►
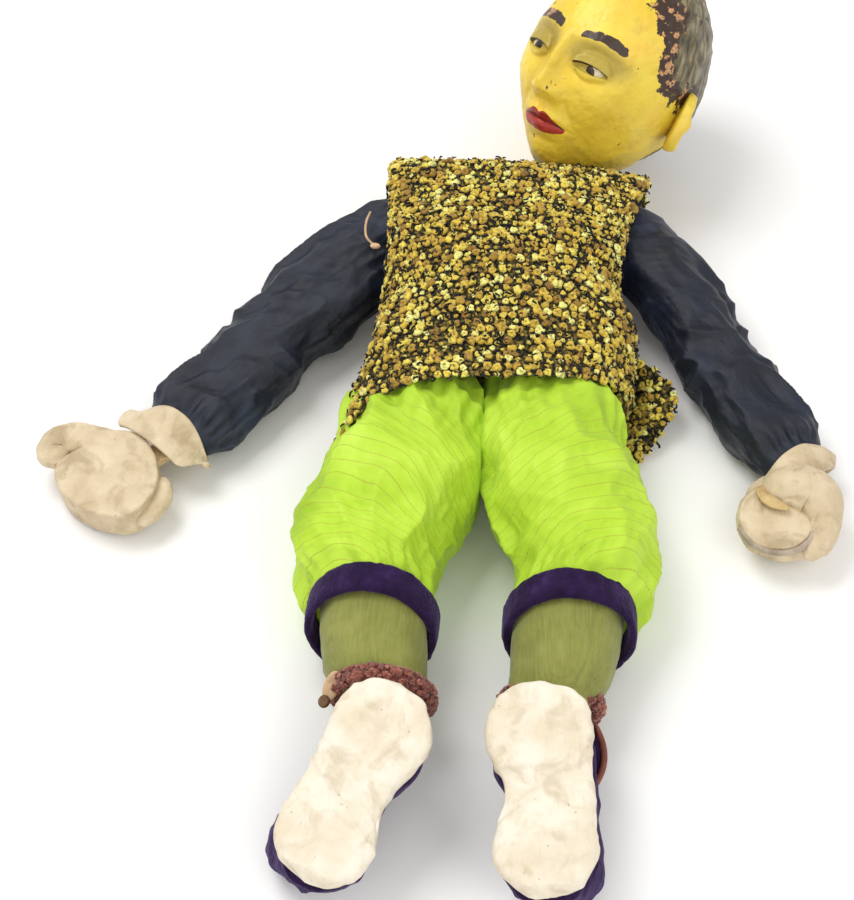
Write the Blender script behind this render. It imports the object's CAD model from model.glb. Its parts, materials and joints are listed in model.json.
"""Looks of a full-bodied jointed puppet: cloth, leather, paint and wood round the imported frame.

Each limb piece is drawn in its limb's own frame, X across, -Y towards the front and +Z towards
the body. The frames come from the record's joints. Sizes are in metres.
"""

import json
import math

import bpy
import numpy as np
from mathutils import Matrix, Vector


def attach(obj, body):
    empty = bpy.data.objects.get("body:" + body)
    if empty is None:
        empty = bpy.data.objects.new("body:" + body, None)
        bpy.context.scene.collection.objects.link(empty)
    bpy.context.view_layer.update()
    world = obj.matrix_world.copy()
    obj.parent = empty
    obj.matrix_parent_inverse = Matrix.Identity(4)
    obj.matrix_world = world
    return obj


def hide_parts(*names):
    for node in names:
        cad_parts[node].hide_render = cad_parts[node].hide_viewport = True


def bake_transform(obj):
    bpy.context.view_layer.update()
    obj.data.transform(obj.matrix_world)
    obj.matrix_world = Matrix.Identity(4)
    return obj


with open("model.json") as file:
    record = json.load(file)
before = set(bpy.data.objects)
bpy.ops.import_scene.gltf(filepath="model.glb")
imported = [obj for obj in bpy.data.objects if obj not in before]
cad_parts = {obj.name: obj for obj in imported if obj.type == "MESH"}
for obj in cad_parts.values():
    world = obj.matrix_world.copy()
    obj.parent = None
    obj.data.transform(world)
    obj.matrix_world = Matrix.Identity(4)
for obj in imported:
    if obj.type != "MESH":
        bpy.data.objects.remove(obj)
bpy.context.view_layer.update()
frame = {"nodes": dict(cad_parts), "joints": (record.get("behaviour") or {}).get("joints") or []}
JOINTS = {joint["name"]: joint for joint in frame["joints"]}
SIGN = {"right": -1.0, "left": 1.0}
FRONT = -math.pi / 2  # the angle round a limb that faces up at rest
FLOOR = 0.0005
rng = np.random.default_rng(11)


# ---- numbers ---------------------------------------------------------------
def smooth(t):
    t = np.clip(t, 0.0, 1.0)
    return t * t * (3 - 2 * t)


def hill(t, centre, width):
    return np.exp(-(((t - centre) / width) ** 2))


def bent(v, power):
    return np.sign(v) * np.abs(v) ** power


def circle(count):
    return np.linspace(0, 2 * math.pi, count, endpoint=False)


def steps_along(path):
    return np.linalg.norm(np.diff(path, axis=0), axis=1)


def along(t, table):
    """The table's columns at each t on a smooth curve; the first column is t."""
    table = np.array(sorted(table), float)
    knots, values = table[:, 0], table[:, 1:]
    slopes = np.gradient(values, knots, axis=0)
    t = np.clip(np.asarray(t, float), knots[0], knots[-1])
    low = np.clip(np.searchsorted(knots, t) - 1, 0, len(knots) - 2)
    gap = (knots[low + 1] - knots[low])[..., None]
    f = (t[..., None] - knots[low][..., None]) / gap
    made = values[low] * (2 * f**3 - 3 * f**2 + 1) + values[low + 1] * (3 * f**2 - 2 * f**3)
    made = made + gap * slopes[low] * (f**3 - 2 * f**2 + f) + gap * slopes[low + 1] * (f**3 - f**2)
    return np.moveaxis(made, -1, 0)


def lattice(cell, seed):
    """A repeatable number in -1..1 for each whole-number cell."""
    h = cell[..., 0] * 73856093 ^ cell[..., 1] * 19349663 ^ cell[..., 2] * 83492791
    h = (h ^ (seed * 668265263 + 374761393)) & 0xFFFFFFFF
    h = ((h ^ (h >> 15)) * 2246822519) & 0xFFFFFFFF
    h = ((h ^ (h >> 13)) * 3266489917) & 0xFFFFFFFF
    return ((h ^ (h >> 16)) & 0xFFFF) / 32767.5 - 1


def noise(points, scale, seed=0, octaves=1):
    """Smooth noise in about -1..1; scale is the size of a bump, one number or one an axis."""
    total, gain = 0.0, 1.0
    for octave in range(octaves):
        q = points / np.asarray(scale) * 2**octave
        cell = np.floor(q).astype(np.int64)
        f = smooth(q - cell)
        value = 0.0
        for corner in np.ndindex(2, 2, 2):
            weight = np.prod(np.where(np.array(corner), f, 1 - f), axis=-1)
            value = value + weight * lattice(cell + np.array(corner), seed * 7 + octave)
        total = total + gain * value
        gain *= 0.5
    return total


def creases(points, size, seed, depth, crest=0.5, sharp=2.0):
    """Folds with a sharp crest wherever the noise crosses zero."""
    return depth * (crest - np.abs(noise(points, size, seed)) * sharp)


def forms(x, z, table):
    """Rounded lumps added up: depth, middle and width across, middle and width up."""
    return sum(depth * hill(x, x0, wide) * hill(z, z0, tall) for depth, x0, wide, z0, tall in table)


# ---- meshes ----------------------------------------------------------------
def grid_faces(rows, cols, round_cols=True, round_rows=False, flip=False):
    r, c = np.meshgrid(np.arange(rows if round_rows else rows - 1),
        np.arange(cols if round_cols else cols - 1), indexing="ij")
    below, right = (r + 1) % rows, (c + 1) % cols
    faces = np.stack([r * cols + c, below * cols + c, below * cols + right, r * cols + right], -1)
    return faces.reshape(-1, 4)[:, ::-1 if flip else 1].tolist()


def moved(points, place):
    """Points of a piece's own frame, in the world's."""
    turn = np.array(place, float)
    return points @ turn[:3, :3].T + turn[:3, 3]


def make(name, verts, faces, material, slot, place, **fields):
    """A mesh piece drawn in its own frame and moved to its place, with that drawing kept as
    the "drawn" attribute so that a material stays on the cloth when the piece bends."""
    verts = np.asarray(verts, float).reshape(-1, 3)
    mesh = bpy.data.meshes.new(name)
    mesh.from_pydata(moved(verts, place).tolist(), [], faces)
    mesh.attributes.new("drawn", "FLOAT_VECTOR", "POINT").data.foreach_set(
        "vector", verts.astype(np.float32).ravel())
    for field, values in fields.items():
        mesh.attributes.new(field, "FLOAT", "POINT").data.foreach_set(
            "value", np.asarray(values, np.float32).ravel())
    mesh.materials.append(material)
    mesh.shade_smooth()
    piece = bpy.data.objects.new(name, mesh)
    bpy.context.scene.collection.objects.link(piece)
    return piece


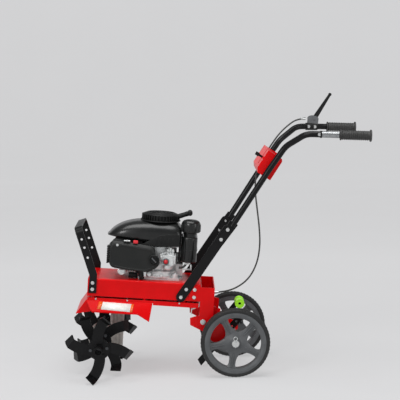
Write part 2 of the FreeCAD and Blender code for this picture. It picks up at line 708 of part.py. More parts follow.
def blower_shroud():
    """Domed cover over flywheel and cylinder, open below and at the recoil starter."""
    half = 88.0
    wall = 3.5
    rear = SHROUD_REAR
    side_view = [(-368, 286), (-360, 300), (-338, 321), (-305, 338), (-262, 350), (-112, 352),
                 (rear - 2, 330), (rear, 262), (-224, 268)]
    solid = plate_y(side_view, -half, half)
    plan = round_edges(box(-372, rear, -half, half, 240, 360), 70.0, lambda e: along(e, Z_AXIS))
    shell = solid.common(plan)
    inner_view = [(-362, 288), (-356, 297), (-336, 317), (-304, 334), (-262, 346.5), (-114, 348.5),
                  (rear - 5.5, 329), (rear - wall, 255), (-224, 255), (-340, 270)]
    inner = plate_y(inner_view, wall - half, half - wall)
    inner = inner.common(round_edges(box(-372 + wall, rear - wall, wall - half, half - wall, 240, 360),
                                     70.0 - wall, lambda e: along(e, Z_AXIS)))
    mouth = rod((CRANK_X, 0, 330), (CRANK_X, 0, 370), 60.0)
    return shell.cut(inner).cut(mouth)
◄
#### WRITTEN INSTRUCTION
Copy down the whole of the data above, matching it exactly.

#### WRITTEN SOLUTION
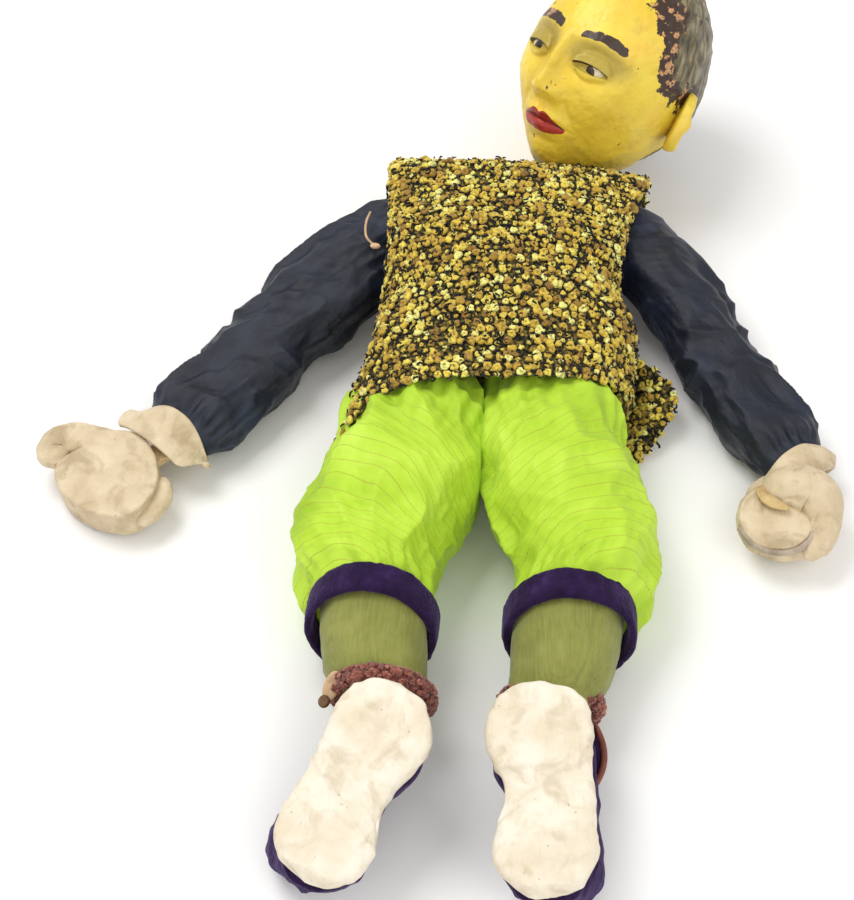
Write the Blender script behind this render. It imports the object's CAD model from model.glb. Its parts, materials and joints are listed in model.json.
"""Looks of a full-bodied jointed puppet: cloth, leather, paint and wood round the imported frame.

Each limb piece is drawn in its limb's own frame, X across, -Y towards the front and +Z towards
the body. The frames come from the record's joints. Sizes are in metres.
"""

import json
import math

import bpy
import numpy as np
from mathutils import Matrix, Vector


def attach(obj, body):
    empty = bpy.data.objects.get("body:" + body)
    if empty is None:
        empty = bpy.data.objects.new("body:" + body, None)
        bpy.context.scene.collection.objects.link(empty)
    bpy.context.view_layer.update()
    world = obj.matrix_world.copy()
    obj.parent = empty
    obj.matrix_parent_inverse = Matrix.Identity(4)
    obj.matrix_world = world
    return obj


def hide_parts(*names):
    for node in names:
        cad_parts[node].hide_render = cad_parts[node].hide_viewport = True


def bake_transform(obj):
    bpy.context.view_layer.update()
    obj.data.transform(obj.matrix_world)
    obj.matrix_world = Matrix.Identity(4)
    return obj


with open("model.json") as file:
    record = json.load(file)
before = set(bpy.data.objects)
bpy.ops.import_scene.gltf(filepath="model.glb")
imported = [obj for obj in bpy.data.objects if obj not in before]
cad_parts = {obj.name: obj for obj in imported if obj.type == "MESH"}
for obj in cad_parts.values():
    world = obj.matrix_world.copy()
    obj.parent = None
    obj.data.transform(world)
    obj.matrix_world = Matrix.Identity(4)
for obj in imported:
    if obj.type != "MESH":
        bpy.data.objects.remove(obj)
bpy.context.view_layer.update()
frame = {"nodes": dict(cad_parts), "joints": (record.get("behaviour") or {}).get("joints") or []}
JOINTS = {joint["name"]: joint for joint in frame["joints"]}
SIGN = {"right": -1.0, "left": 1.0}
FRONT = -math.pi / 2  # the angle round a limb that faces up at rest
FLOOR = 0.0005
rng = np.random.default_rng(11)


# ---- numbers ---------------------------------------------------------------
def smooth(t):
    t = np.clip(t, 0.0, 1.0)
    return t * t * (3 - 2 * t)


def hill(t, centre, width):
    return np.exp(-(((t - centre) / width) ** 2))


def bent(v, power):
    return np.sign(v) * np.abs(v) ** power


def circle(count):
    return np.linspace(0, 2 * math.pi, count, endpoint=False)


def steps_along(path):
    return np.linalg.norm(np.diff(path, axis=0), axis=1)


def along(t, table):
    """The table's columns at each t on a smooth curve; the first column is t."""
    table = np.array(sorted(table), float)
    knots, values = table[:, 0], table[:, 1:]
    slopes = np.gradient(values, knots, axis=0)
    t = np.clip(np.asarray(t, float), knots[0], knots[-1])
    low = np.clip(np.searchsorted(knots, t) - 1, 0, len(knots) - 2)
    gap = (knots[low + 1] - knots[low])[..., None]
    f = (t[..., None] - knots[low][..., None]) / gap
    made = values[low] * (2 * f**3 - 3 * f**2 + 1) + values[low + 1] * (3 * f**2 - 2 * f**3)
    made = made + gap * slopes[low] * (f**3 - 2 * f**2 + f) + gap * slopes[low + 1] * (f**3 - f**2)
    return np.moveaxis(made, -1, 0)


def lattice(cell, seed):
    """A repeatable number in -1..1 for each whole-number cell."""
    h = cell[..., 0] * 73856093 ^ cell[..., 1] * 19349663 ^ cell[..., 2] * 83492791
    h = (h ^ (seed * 668265263 + 374761393)) & 0xFFFFFFFF
    h = ((h ^ (h >> 15)) * 2246822519) & 0xFFFFFFFF
    h = ((h ^ (h >> 13)) * 3266489917) & 0xFFFFFFFF
    return ((h ^ (h >> 16)) & 0xFFFF) / 32767.5 - 1


def noise(points, scale, seed=0, octaves=1):
    """Smooth noise in about -1..1; scale is the size of a bump, one number or one an axis."""
    total, gain = 0.0, 1.0
    for octave in range(octaves):
        q = points / np.asarray(scale) * 2**octave
        cell = np.floor(q).astype(np.int64)
        f = smooth(q - cell)
        value = 0.0
        for corner in np.ndindex(2, 2, 2):
            weight = np.prod(np.where(np.array(corner), f, 1 - f), axis=-1)
            value = value + weight * lattice(cell + np.array(corner), seed * 7 + octave)
        total = total + gain * value
        gain *= 0.5
    return total


def creases(points, size, seed, depth, crest=0.5, sharp=2.0):
    """Folds with a sharp crest wherever the noise crosses zero."""
    return depth * (crest - np.abs(noise(points, size, seed)) * sharp)


def forms(x, z, table):
    """Rounded lumps added up: depth, middle and width across, middle and width up."""
    return sum(depth * hill(x, x0, wide) * hill(z, z0, tall) for depth, x0, wide, z0, tall in table)


# ---- meshes ----------------------------------------------------------------
def grid_faces(rows, cols, round_cols=True, round_rows=False, flip=False):
    r, c = np.meshgrid(np.arange(rows if round_rows else rows - 1),
        np.arange(cols if round_cols else cols - 1), indexing="ij")
    below, right = (r + 1) % rows, (c + 1) % cols
    faces = np.stack([r * cols + c, below * cols + c, below * cols + right, r * cols + right], -1)
    return faces.reshape(-1, 4)[:, ::-1 if flip else 1].tolist()


def moved(points, place):
    """Points of a piece's own frame, in the world's."""
    turn = np.array(place, float)
    return points @ turn[:3, :3].T + turn[:3, 3]


def make(name, verts, faces, material, slot, place, **fields):
    """A mesh piece drawn in its own frame and moved to its place, with that drawing kept as
    the "drawn" attribute so that a material stays on the cloth when the piece bends."""
    verts = np.asarray(verts, float).reshape(-1, 3)
    mesh = bpy.data.meshes.new(name)
    mesh.from_pydata(moved(verts, place).tolist(), [], faces)
    mesh.attributes.new("drawn", "FLOAT_VECTOR", "POINT").data.foreach_set(
        "vector", verts.astype(np.float32).ravel())
    for field, values in fields.items():
        mesh.attributes.new(field, "FLOAT", "POINT").data.foreach_set(
            "value", np.asarray(values, np.float32).ravel())
    mesh.materials.append(material)
    mesh.shade_smooth()
    piece = bpy.data.objects.new(name, mesh)
    bpy.context.scene.collection.objects.link(piece)
    return piece


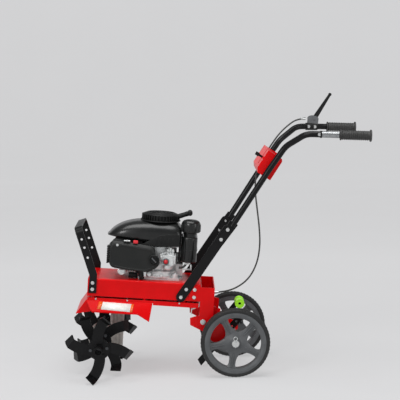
Write part 2 of the FreeCAD and Blender code for this picture. It picks up at line 708 of part.py. More parts follow.
def blower_shroud():
    """Domed cover over flywheel and cylinder, open below and at the recoil starter."""
    half = 88.0
    wall = 3.5
    rear = SHROUD_REAR
    side_view = [(-368, 286), (-360, 300), (-338, 321), (-305, 338), (-262, 350), (-112, 352),
                 (rear - 2, 330), (rear, 262), (-224, 268)]
    solid = plate_y(side_view, -half, half)
    plan = round_edges(box(-372, rear, -half, half, 240, 360), 70.0, lambda e: along(e, Z_AXIS))
    shell = solid.common(plan)
    inner_view = [(-362, 288), (-356, 297), (-336, 317), (-304, 334), (-262, 346.5), (-114, 348.5),
                  (rear - 5.5, 329), (rear - wall, 255), (-224, 255), (-340, 270)]
    inner = plate_y(inner_view, wall - half, half - wall)
    inner = inner.common(round_edges(box(-372 + wall, rear - wall, wall - half, half - wall, 240, 360),
                                     70.0 - wall, lambda e: along(e, Z_AXIS)))
    mouth = rod((CRANK_X, 0, 330), (CRANK_X, 0, 370), 60.0)
    return shell.cut(inner).cut(mouth)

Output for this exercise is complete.